:: Listing ::
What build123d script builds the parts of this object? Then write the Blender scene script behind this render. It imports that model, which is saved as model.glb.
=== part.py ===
:::
:: Listing ::
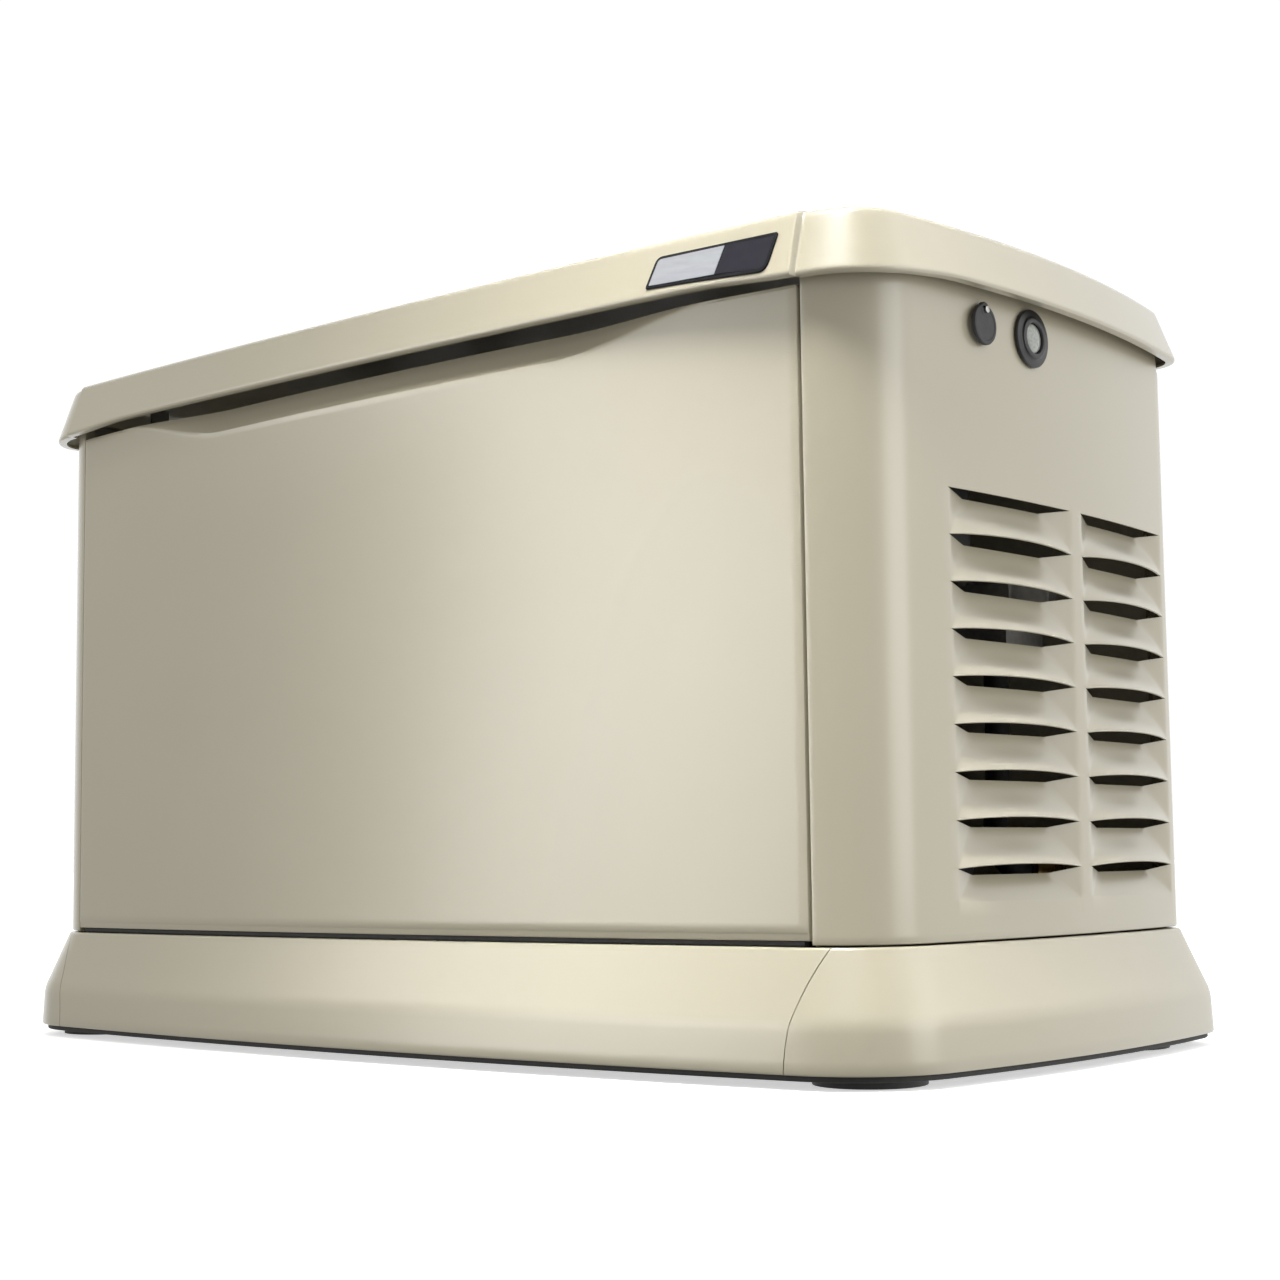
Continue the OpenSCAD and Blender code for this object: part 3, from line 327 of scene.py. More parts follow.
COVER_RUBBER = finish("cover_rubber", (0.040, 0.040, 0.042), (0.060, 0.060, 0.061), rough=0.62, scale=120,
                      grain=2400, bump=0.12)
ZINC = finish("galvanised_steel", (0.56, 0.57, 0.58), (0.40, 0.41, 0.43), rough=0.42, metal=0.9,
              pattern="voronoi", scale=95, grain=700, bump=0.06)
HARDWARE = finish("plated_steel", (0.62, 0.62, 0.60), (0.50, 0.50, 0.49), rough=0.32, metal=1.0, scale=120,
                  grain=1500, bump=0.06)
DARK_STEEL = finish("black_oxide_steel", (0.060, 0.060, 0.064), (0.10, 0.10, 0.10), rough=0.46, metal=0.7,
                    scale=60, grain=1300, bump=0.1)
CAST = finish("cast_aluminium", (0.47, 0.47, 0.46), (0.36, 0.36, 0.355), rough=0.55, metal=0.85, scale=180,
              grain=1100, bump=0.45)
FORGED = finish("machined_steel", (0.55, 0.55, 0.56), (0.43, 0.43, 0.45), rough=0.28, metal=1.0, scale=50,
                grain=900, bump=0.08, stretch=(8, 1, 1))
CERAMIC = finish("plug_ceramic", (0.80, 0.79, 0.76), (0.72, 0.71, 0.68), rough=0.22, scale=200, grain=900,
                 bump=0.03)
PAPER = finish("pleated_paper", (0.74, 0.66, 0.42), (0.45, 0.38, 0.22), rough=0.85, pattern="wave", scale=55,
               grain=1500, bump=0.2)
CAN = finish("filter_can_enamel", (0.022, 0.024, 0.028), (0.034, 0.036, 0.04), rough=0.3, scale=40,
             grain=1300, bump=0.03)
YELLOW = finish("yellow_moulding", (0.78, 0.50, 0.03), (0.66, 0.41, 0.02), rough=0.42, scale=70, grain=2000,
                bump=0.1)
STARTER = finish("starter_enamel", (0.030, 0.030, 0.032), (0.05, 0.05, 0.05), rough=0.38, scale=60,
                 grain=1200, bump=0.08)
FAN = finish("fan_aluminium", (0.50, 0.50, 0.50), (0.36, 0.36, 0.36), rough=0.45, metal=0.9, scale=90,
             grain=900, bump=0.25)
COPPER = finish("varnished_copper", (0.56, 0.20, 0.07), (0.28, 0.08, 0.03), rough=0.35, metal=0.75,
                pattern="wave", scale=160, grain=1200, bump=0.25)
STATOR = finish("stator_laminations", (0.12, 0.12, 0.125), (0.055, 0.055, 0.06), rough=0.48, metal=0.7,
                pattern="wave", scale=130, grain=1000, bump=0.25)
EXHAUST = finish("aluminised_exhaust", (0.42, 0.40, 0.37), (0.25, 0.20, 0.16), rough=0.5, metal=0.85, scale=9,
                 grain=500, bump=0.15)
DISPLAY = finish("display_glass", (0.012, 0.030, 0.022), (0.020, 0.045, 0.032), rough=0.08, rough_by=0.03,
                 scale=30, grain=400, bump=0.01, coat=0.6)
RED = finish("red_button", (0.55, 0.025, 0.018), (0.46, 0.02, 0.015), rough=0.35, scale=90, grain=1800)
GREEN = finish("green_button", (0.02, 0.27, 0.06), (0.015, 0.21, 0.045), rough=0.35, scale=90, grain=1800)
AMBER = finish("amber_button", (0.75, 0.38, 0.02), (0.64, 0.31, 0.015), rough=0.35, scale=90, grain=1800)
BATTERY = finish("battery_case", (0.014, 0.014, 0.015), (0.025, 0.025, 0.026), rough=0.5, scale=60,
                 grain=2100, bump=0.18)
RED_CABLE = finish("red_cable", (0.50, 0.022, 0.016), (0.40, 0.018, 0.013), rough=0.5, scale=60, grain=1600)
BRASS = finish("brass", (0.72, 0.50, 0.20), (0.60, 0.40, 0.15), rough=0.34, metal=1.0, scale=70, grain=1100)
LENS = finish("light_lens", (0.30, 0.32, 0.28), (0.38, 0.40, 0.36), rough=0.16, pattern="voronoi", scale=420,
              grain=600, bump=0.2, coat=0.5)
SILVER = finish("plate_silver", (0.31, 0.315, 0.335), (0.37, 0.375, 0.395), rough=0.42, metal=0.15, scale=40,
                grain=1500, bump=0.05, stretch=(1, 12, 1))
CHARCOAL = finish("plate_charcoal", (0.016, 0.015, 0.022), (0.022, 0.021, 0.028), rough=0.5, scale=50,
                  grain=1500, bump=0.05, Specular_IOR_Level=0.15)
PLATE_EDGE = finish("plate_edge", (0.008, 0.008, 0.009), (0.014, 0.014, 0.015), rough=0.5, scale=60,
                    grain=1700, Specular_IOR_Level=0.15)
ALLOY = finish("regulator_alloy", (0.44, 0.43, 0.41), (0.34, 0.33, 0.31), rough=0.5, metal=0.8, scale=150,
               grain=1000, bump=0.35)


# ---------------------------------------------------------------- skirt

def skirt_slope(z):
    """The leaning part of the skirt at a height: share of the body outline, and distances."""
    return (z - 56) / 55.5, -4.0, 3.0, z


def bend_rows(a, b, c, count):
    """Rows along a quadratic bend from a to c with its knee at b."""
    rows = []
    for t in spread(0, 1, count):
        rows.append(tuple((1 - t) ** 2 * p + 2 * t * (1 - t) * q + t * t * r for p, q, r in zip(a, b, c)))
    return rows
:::
Exercise task =>
Scan the entries above. Copy each line that has the string "scene".

Solution for this task =>
What build123d script builds the parts of this object? Then write the Blender scene script behind this render. It imports that model, which is saved as model.glb.
Continue the OpenSCAD and Blender code for this object: part 3, from line 327 of scene.py. More parts follow.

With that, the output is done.